Former San Francisco Giants slugger Barry Bonds made his longshot request of the 9th U.S. Circuit Court of Appeals in San Francisco. A three-judge panel of the 9th Circuit upheld Bonds‘ conviction in September. A jury found him guilty in April 2011. The jury deadlocked on three other counts that Bonds made false statements stemming from his denial that he knowingly used performance-enhancing drugs, and those charges were later dismissed.
Bonds is asking the court to assemble a special panel of 11 judges to rehear the case. The court seldom grants those requests. It would take a majority vote of the 27 active judges on the court to reopen Bonds‘ case. If the appeals court turns down his request, Bonds‘ next and final step would be to ask the U.S. Supreme Court to take up his case.
Bonds argues that he was wrongfully convicted of obstruction of justice for giving a rambling but truthful answer during a 2003 grand jury appearance. It’s the same argument he made unsuccessfully to the three-judge panel that upheld his conviction.

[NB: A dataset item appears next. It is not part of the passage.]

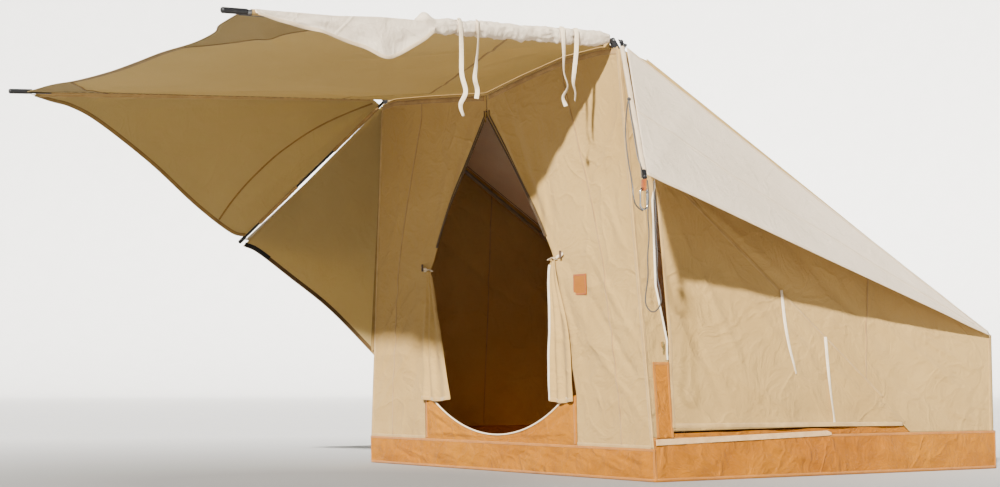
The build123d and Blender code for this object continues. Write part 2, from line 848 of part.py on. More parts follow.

Bonds was asked whether his trainer, Greg Anderson, had injected him with a substance, and he replied by discussing the difficulties of being the son of a famous father. His father was Bobby Bonds, a major league player as well.
Judge Mary Schroeder, in writing for the unanimous three-judge panel in September, said it was obvious Barry Bonds meant to mislead — and obstruct — the grand jury’s investigation into his alleged use of performance-enhancing drugs, often called PEDs.
“The statement served to divert the grand jury’s attention away from the relevant inquiry of the investigation, which was Anderson and BALCO’s distribution of steroids and PEDs,” Schroeder wrote. “The statement was therefore evasive.”
A spokeswoman with the U.S. Attorney’s office in San Francisco didn’t return email and phone requests for comment late Monday.